The tree still needs to be decorated, but there never seems to be a time when we are all home and one of us (um, me) isn't passed out in the recliner after dinner.

I'm choosing to focus on the positive:
*We are all (relatively) healthy.
*We have a warm house, with lights and food and mostly clean floors.
*Bryan has a job to go to every day.
*I'm not throwing up anymore.
*We all have clothes to wear (even if it would be really nice if someone, anyone, nominated our whole family for What Not to Wear.)
*I have good friends and neighbors to talk to.
*I have an awesome Wives Group and DSAC Mommies Group who support me in incredible ways.
*Our family is together for the holidays.

And so much more. There was a sermon in church a few weeks ago that focused on all that we have. The pastor asked us to raise our hands if we considered ourselves rich. Hardly anyone did.
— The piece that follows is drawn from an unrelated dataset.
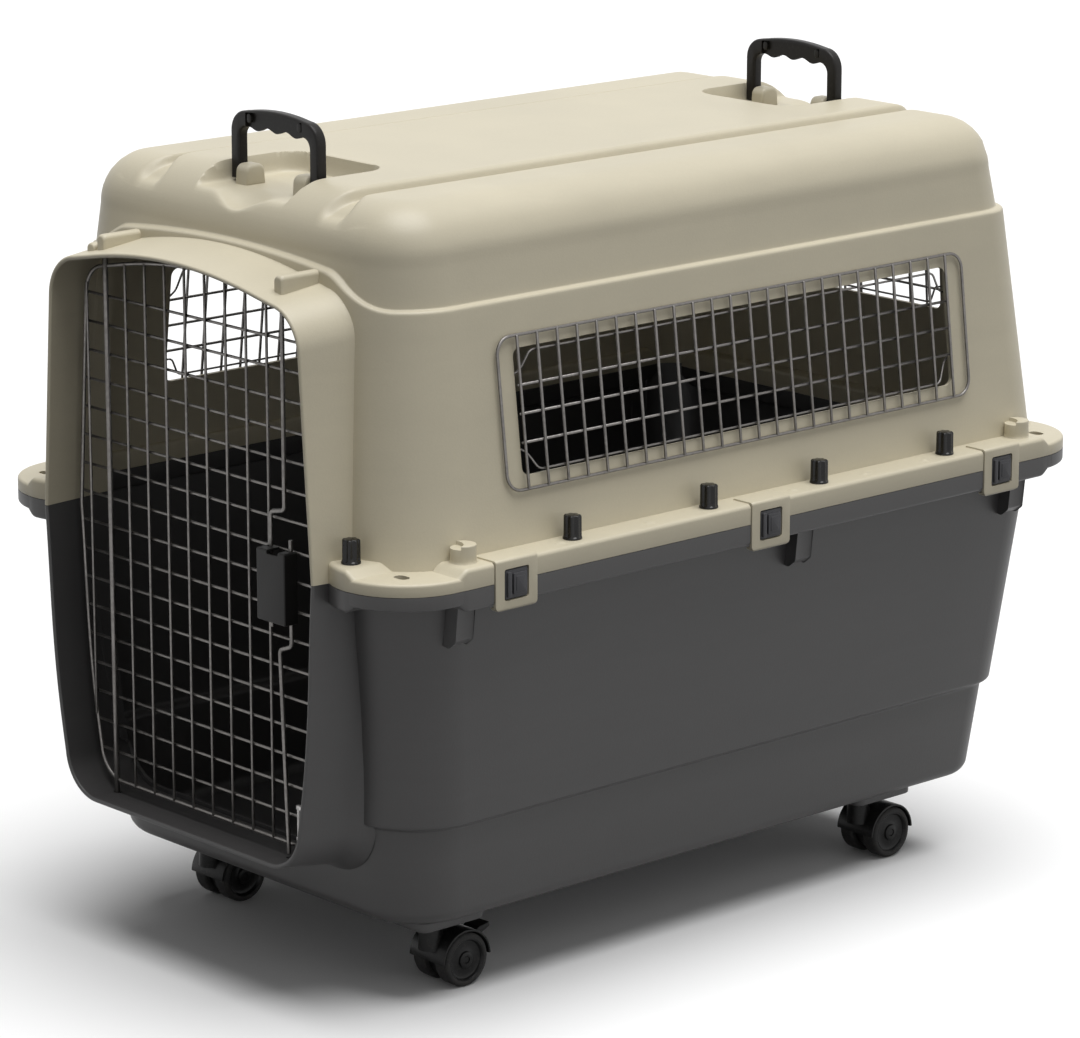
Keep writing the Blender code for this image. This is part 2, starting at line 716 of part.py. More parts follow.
def flange_plate(low, high):
    """Make the rim plate, a rectangle with a round lug at each corner."""
    plate = prism("flange", rounded_rectangle((-FLANGE_HALF_WIDTH, FLANGE_FRONT_Y),
                                              (FLANGE_HALF_WIDTH, FLANGE_REAR_Y), LUG_RADIUS), low, high)
    lugs = [prism("lug", disc(centre, LUG_RADIUS, LUG_SIDES), low + side * FIT_GAP / 3, high - side * FIT_GAP / 3)
            for side, centre in enumerate(lug_centres(), start=1)]
    return fuse(plate, *lugs)


def rim_strips(low, high):
    """Make the raised or dropped strips of the rim between its lugs."""
    inner = FLANGE_HALF_WIDTH - STRIP_WIDTH
    pad_inner = PORTAL_HALF_RIM - WALL
    pad_outer = PORTAL_HALF_RIM + FRONT_PAD_WIDTH
    rear_half = LUG_X + REAR_STRIP_OVERLAP
    strips = [box("strip", (-rear_half, FLANGE_REAR_Y - STRIP_WIDTH, low), (rear_half, FLANGE_REAR_Y, high))]
    for side in (-1, 1):
        xs = sorted((side * inner, side * FLANGE_HALF_WIDTH))
        strips.append(box("strip", (xs[0], SIDE_STRIP_FRONT, low), (xs[1], SIDE_STRIP_REAR, high)))
        xs = sorted((side * pad_inner, side * pad_outer))
        strips.append(box("pad", (xs[0], FLANGE_FRONT_Y, low), (xs[1], FLANGE_FRONT_Y + STRIP_WIDTH, high)))
    for strip in strips:
        edge = strip.modifiers.new("edge", "BEVEL")
        edge.width = STRIP_EDGE
        edge.segments = 1
        edge.limit_method = "ANGLE"
        shapes = bpy.context.evaluated_depsgraph_get()
        edited(strip, bpy.data.meshes.new_from_object(strip.evaluated_get(shapes)))
    return strips


def clip_notches():
    """Make the cutters of the shallow seats that let each clip lie almost flush with the rim."""
    half = CLIP_WIDTH / 2 + CLIP_SIDE_GAP
    face = FLANGE_HALF_WIDTH - CLIP_SINK
    inner = clip_face() - CLIP_TOP_REACH - CLIP_END_GAP
    outer = FLANGE_HALF_WIDTH + CLIP_SINK
    notches = []
    for side in (-1, 1):
        for y in CLIP_YS:
            xs = sorted((side * face, side * outer))
            notches.append(box("notch", (xs[0], y - half, LIP_Z - CLIP_SINK),
                               (xs[1], y + half, FLANGE_TOP_Z + CLIP_SINK)))
            xs = sorted((side * inner, side * outer))
            notches.append(box("notch", (xs[0], y - half, FLANGE_TOP_Z - CLIP_SINK),
                               (xs[1], y + half, FLANGE_TOP_Z + CLIP_SINK)))
    return notches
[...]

But then he continued asking questions about the things that we had in life that not everyone else does; in fact, many people don't.

Suddenly I'm feeling very rich indeed.

So, with being sick, and the funky weather and everything else that gets piled on my day to day life, I think it really helps me to stop thinking about what should be, and just focus on what IS.

End inspirational post.

2 comments:

Mandi said...

Very well done inspirational post. Now my cramps don't seem all that bad. At least i have the ability to feel them. :) Thanks!

Nick McGivney said...

You're not throwing up anymore?!? What kinda sad, half-baked Christmas party IS this?